-- START Records to use --
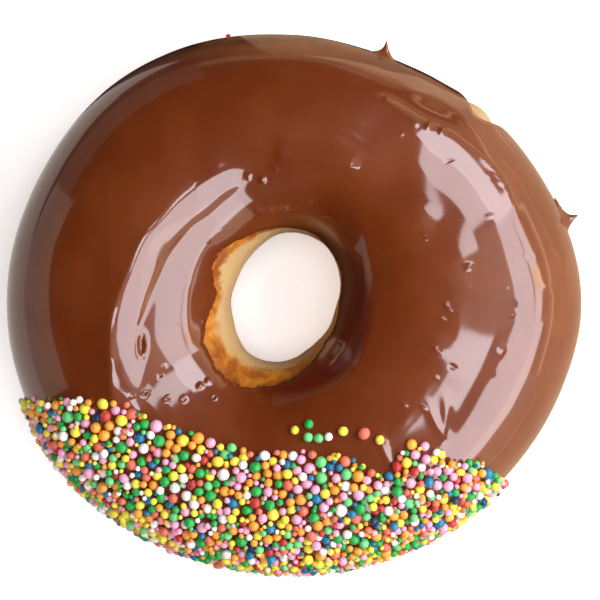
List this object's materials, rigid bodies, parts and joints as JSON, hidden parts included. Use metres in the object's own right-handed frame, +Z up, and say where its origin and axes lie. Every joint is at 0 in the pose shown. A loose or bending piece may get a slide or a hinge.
{
  "type": "iced ring doughnut",
  "caption": "Ring doughnut with chocolate icing over its upper half and round sugar sprinkles along one side.",
  "frame": {"origin": "middle of the doughnut's outline, on the surface it rests on", "axes": "+Z up through the hole, +X along the longest width, -Y towards the side with the sprinkles"},
  "size_m": [0.0925, 0.087, 0.0312],
  "materials": {
    "crust": "matte",
    "icing": "glossy",
    "sugar_balls": "satin"
  },
  "bodies": {
    "root": {"dough_ring": "crust", "chocolate_icing": "icing"}
  },
  "joints": []
}
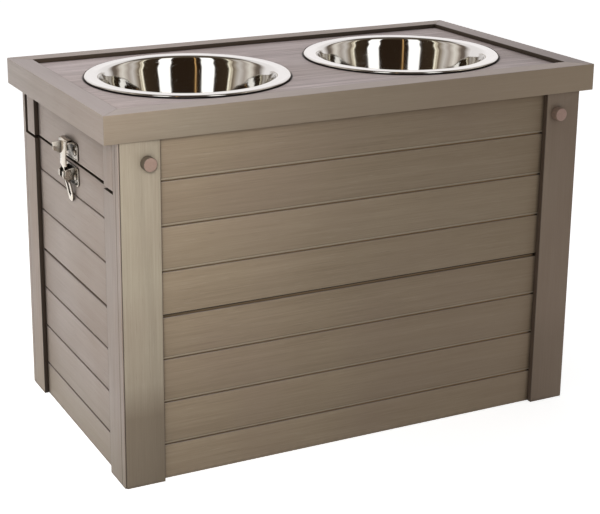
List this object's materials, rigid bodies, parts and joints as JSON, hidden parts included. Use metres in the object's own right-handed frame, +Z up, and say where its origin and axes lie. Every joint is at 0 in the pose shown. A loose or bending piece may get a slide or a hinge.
{
  "type": "elevated dog feeder with storage",
  "caption": "Raised feeder: plank-look storage chest with corner pegs, a lift-off lid holding steel bowls, and a draw latch in the middle of each side.",
  "frame": {"origin": "middle of the chest's footprint, at floor level", "axes": "+X along the length towards the right-hand bowl, +Y from front to back, +Z up; the front is the long wall facing -Y"},
  "size_m": [0.5908, 0.334, 0.4055],
  "materials": {
    "upright_boards": "satin composite, grain up the board",
    "side_uprights": "satin composite, grain up the board",
    "long_wall_planks": "satin composite, grain along the wall",
    "side_wall_planks": "satin composite, grain along the wall",
    "lid_long_rails": "satin composite, grain along the rail",
    "lid_side_rails": "satin composite, grain along the rail",
    "lid_deck_board": "satin composite, grain along the length",
    "inner_cleats": "matt composite",
    "floor_boards": "matt composite",
    "peg_composite": "matt composite dowel",
    "bowl_steel": "spun and polished bright",
    "latch_metal": "bright nickel plate",
    "screw_metal": "bright nickel plate"
  },
  "bodies": {
    "chest": {"back_floor_batten": "floor_boards", "back_left_cleat": "inner_cleats", "back_left_peg": "peg_composite", "back_left_post": "upright_boards", "back_lower_planks": "long_wall_planks", "back_right_cleat": "inner_cleats", "back_right_peg": "peg_composite", "back_right_post": "upright_boards", "back_upper_planks": "long_wall_planks", "floor_panel": "floor_boards", "front_floor_batten": "floor_boards", "front_left_cleat": "inner_cleats", "front_left_peg": "peg_composite", "front_left_post": "upright_boards", "front_lower_planks": "long_wall_planks", "front_right_cleat": "inner_cleats", "front_right_peg": "peg_composite", "front_right_post": "upright_boards", "front_upper_planks": "long_wall_planks", "left_back_stile": "side_uprights", "left_front_stile": "side_uprights", "left_latch_base": "latch_metal", "left_latch_base_screws": "screw_metal", "left_latch_rivets": "screw_metal", "left_lower_planks": "side_wall_planks", "left_upper_planks": "side_wall_planks", "right_back_stile": "side_uprights", "right_front_stile": "side_uprights", "right_latch_base": "latch_metal", "right_latch_base_screws": "screw_metal", "right_latch_rivets": "screw_metal", "right_lower_planks": "side_wall_planks", "right_upper_planks": "side_wall_planks"},
    "lid": {"left_latch_keeper": "latch_metal", "left_latch_keeper_screws": "screw_metal", "left_skirt_back_stub": "side_uprights", "left_skirt_cleat": "inner_cleats", "left_skirt_front_stub": "side_uprights", "left_skirt_planks": "side_wall_planks", "lid_back_rail": "lid_long_rails", "lid_deck": "lid_deck_board", "lid_front_rail": "lid_long_rails", "lid_left_rail": "lid_side_rails", "lid_right_rail": "lid_side_rails", "right_latch_keeper": "latch_metal", "right_latch_keeper_screws": "screw_metal", "right_skirt_back_stub": "side_uprights", "right_skirt_cleat": "inner_cleats", "right_skirt_front_stub": "side_uprights", "right_skirt_planks": "side_wall_planks"},
    "left_bowl": {"left_bowl": "bowl_steel"},
    "left_latch_lever": {"left_latch_lever": "latch_metal", "left_latch_link_pin": "screw_metal"},
    "left_latch_arm": {"left_latch_arm": "latch_metal"},
    "right_bowl": {"right_bowl": "bowl_steel"},
    "right_latch_lever": {"right_latch_lever": "latch_metal", "right_latch_link_pin": "screw_metal"},
    "right_latch_arm": {"right_latch_arm": "latch_metal"}
  },
  "joints": [
    {"name": "lid_lift", "type": "slide", "parent": "chest", "child": "lid", "axis": [0, 0, 1], "range_m": [0, 0.25]},
    {"name": "left_bowl_lift", "type": "slide", "parent": "lid", "child": "left_bowl", "axis": [0, 0, 1], "range_m": [0, 0.09]},
    {"name": "right_bowl_lift", "type": "slide", "parent": "lid", "child": "right_bowl", "axis": [0, 0, 1], "range_m": [0, 0.09]},
    {"name": "left_lever_swing", "type": "hinge", "parent": "chest", "child": "left_latch_lever", "pos_m": [-0.2825, 0, 0.3075], "axis": [0, 1, 0], "range_deg": [0, 110]},
    {"name": "left_arm_swing", "type": "hinge", "parent": "left_latch_lever", "child": "left_latch_arm", "pos_m": [-0.2815, 0, 0.301], "axis": [0, 1, 0], "range_deg": [-143, 0]},
    {"name": "right_lever_swing", "type": "hinge", "parent": "chest", "child": "right_latch_lever", "pos_m": [0.2825, 0, 0.3075], "axis": [0, -1, 0], "range_deg": [0, 110]},
    {"name": "right_arm_swing", "type": "hinge", "parent": "right_latch_lever", "child": "right_latch_arm", "pos_m": [0.2815, 0, 0.301], "axis": [0, -1, 0], "range_deg": [-143, 0]}
  ],
  "couplings": [
    {"joint": "left_arm_swing", "follows": "left_lever_swing", "ratio": -1.3},
    {"joint": "right_arm_swing", "follows": "right_lever_swing", "ratio": -1.3}
  ]
}
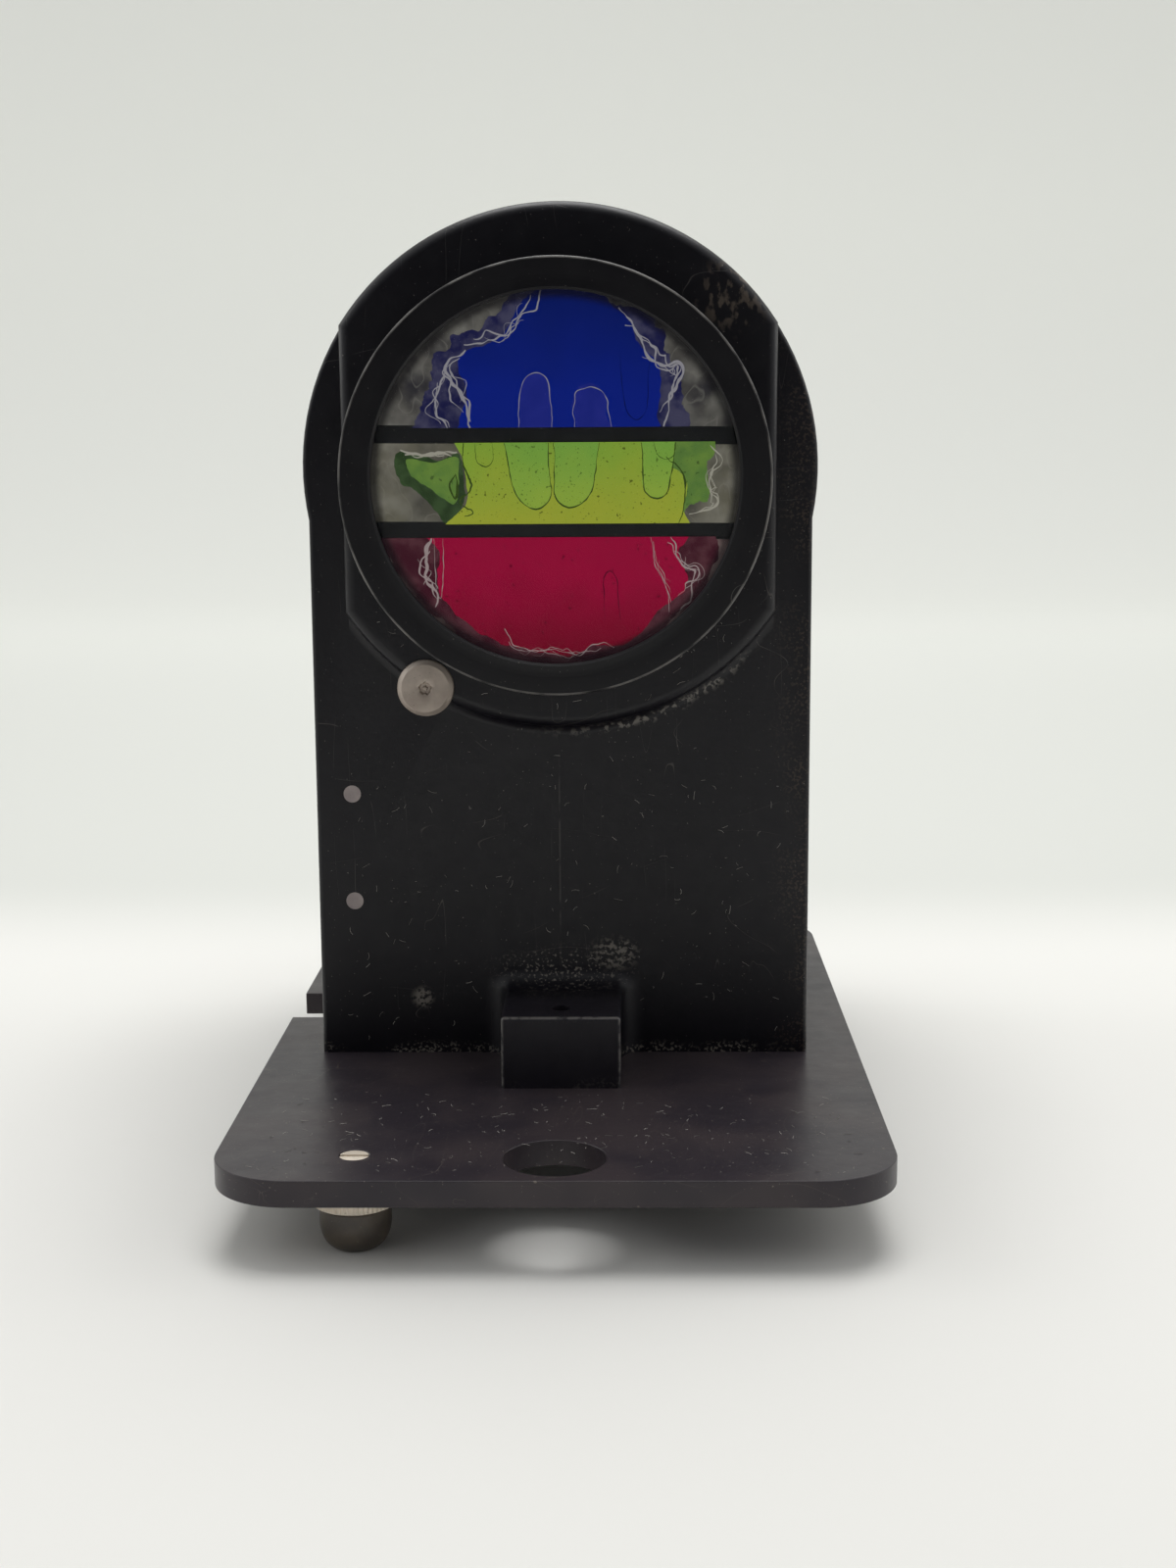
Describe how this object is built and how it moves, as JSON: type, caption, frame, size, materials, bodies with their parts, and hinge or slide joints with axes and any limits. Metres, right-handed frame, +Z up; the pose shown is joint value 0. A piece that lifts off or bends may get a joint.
{
  "type": "railway signal lamp",
  "caption": "Signal lamp with an arch-topped moulded housing on a sheet base plate, a round lens barrel with colour filters, and a hinged rear cover.",
  "frame": {"origin": "on the floor under the centre of the base plate", "axes": "+Z up, -Y to the front where the lens is, +X to the right seen from the front"},
  "size_m": [0.1, 0.158, 0.1541],
  "materials": {
    "phenolic_sheet": "satin phenolic sheet, worn",
    "housing_moulding": "moulded phenolic, satin",
    "cover_moulding": "moulded phenolic, satin",
    "barrel_moulding": "turned phenolic, satin",
    "knob_moulding": "moulded phenolic, polished",
    "foot_moulding": "moulded, olive brown",
    "clear_glass": "clear",
    "opal_glass": "opal",
    "bulb_glass": "clear",
    "blue_film": "dyed gelatine film",
    "green_film": "dyed gelatine film",
    "red_film": "dyed gelatine film",
    "black_enamel": "blackened strip",
    "spring_steel": "blued spring steel",
    "baffle_sheet": "matt black paint",
    "brown_board": "phenolic board",
    "brass": "dull brass",
    "nickel": "nickel plate, dulled",
    "plated_steel": "plated steel, dulled",
    "hinge_steel": "plated steel, dulled",
    "aluminium_rivet": "filed flush",
    "red_wire": "wire covering",
    "green_wire": "wire covering",
    "blue_wire": "wire covering",
    "black_wire": "wire covering"
  },
  "bodies": {
    "frame": {"base_plate": "phenolic_sheet", "housing": "housing_moulding", "lens_barrel": "barrel_moulding", "front_glass": "clear_glass", "blue_filter": "blue_film", "upper_divider_bar": "black_enamel", "green_filter": "green_film", "lower_divider_bar": "black_enamel", "red_filter": "red_film", "opal_diffuser": "opal_glass", "filter_retaining_ring": "spring_steel", "light_baffle": "baffle_sheet", "lamp_board": "brown_board", "upper_lamp_holder": "brown_board", "upper_bulb_cap": "brass", "upper_bulb": "bulb_glass", "middle_lamp_holder": "brown_board", "middle_bulb_cap": "brass", "middle_bulb": "bulb_glass", "lower_lamp_holder": "brown_board", "lower_bulb_cap": "brass", "lower_bulb": "bulb_glass", "common_strip": "brass", "housing_screws": "plated_steel", "board_screws": "brass", "terminal_bracket": "plated_steel", "bracket_rivets": "aluminium_rivet", "terminal_block": "brown_board", "terminal_screws": "brass", "red_lamp_wire": "red_wire", "green_lamp_wire": "green_wire", "blue_lamp_wire": "blue_wire", "common_wire": "black_wire", "keeper_pin": "plated_steel", "keeper_pin_nut": "plated_steel", "hinge_housing_leaf": "hinge_steel", "hinge_pin": "plated_steel", "housing_leaf_screws": "plated_steel", "front_left_foot": "foot_moulding", "right_foot": "foot_moulding", "rear_left_foot": "foot_moulding", "foot_studs": "nickel"},
    "cover": {"rear_cover": "cover_moulding", "hinge_cover_leaf": "hinge_steel", "cover_leaf_screws": "plated_steel"},
    "latch": {"latch_knob": "knob_moulding", "latch_washer": "plated_steel", "latch_cam": "plated_steel"},
    "front_left_nut": {"front_left_knurled_nut": "nickel"},
    "right_nut": {"right_knurled_nut": "nickel"},
    "rear_left_nut": {"rear_left_knurled_nut": "nickel"}
  },
  "joints": [
    {"name": "cover_hinge", "type": "hinge", "parent": "frame", "child": "cover", "pos_m": [0.0436, 0.06105, 0.0617], "axis": [0, 0, -1], "range_deg": [0, 105]},
    {"name": "latch_turn", "type": "hinge", "parent": "cover", "child": "latch", "pos_m": [-0.026, 0.063, 0.0737], "axis": [0, -1, 0], "range_deg": [0, 90]},
    {"name": "front_left_nut_turn", "type": "hinge", "parent": "frame", "child": "front_left_nut", "pos_m": [-0.0294, -0.0682, 0.008], "axis": [0, 0, 1], "continuous": true},
    {"name": "right_nut_turn", "type": "hinge", "parent": "frame", "child": "right_nut", "pos_m": [0.0294, 0.005, 0.008], "axis": [0, 0, 1], "continuous": true},
    {"name": "rear_left_nut_turn", "type": "hinge", "parent": "frame", "child": "rear_left_nut", "pos_m": [-0.0294, 0.068, 0.008], "axis": [0, 0, 1], "continuous": true}
  ]
}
-- END Records to use --
= Stated exercise =
Go through the listing above and pull out each line containing the word "with".

= Correct answer =
  "caption": "Ring doughnut with chocolate icing over its upper half and round sugar sprinkles along one side.",
  "frame": {"origin": "middle of the doughnut's outline, on the surface it rests on", "axes": "+Z up through the hole, +X along the longest width, -Y towards the side with the sprinkles"},
  "type": "elevated dog feeder with storage",
  "caption": "Raised feeder: plank-look storage chest with corner pegs, a lift-off lid holding steel bowls, and a draw latch in the middle of each side.",
Describe how this object is built and how it moves, as JSON: type, caption, frame, size, materials, bodies with their parts, and hinge or slide joints with axes and any limits. Metres, right-handed frame, +Z up; the pose shown is joint value 0. A piece that lifts off or bends may get a joint.
  "caption": "Signal lamp with an arch-topped moulded housing on a sheet base plate, a round lens barrel with colour filters, and a hinged rear cover.",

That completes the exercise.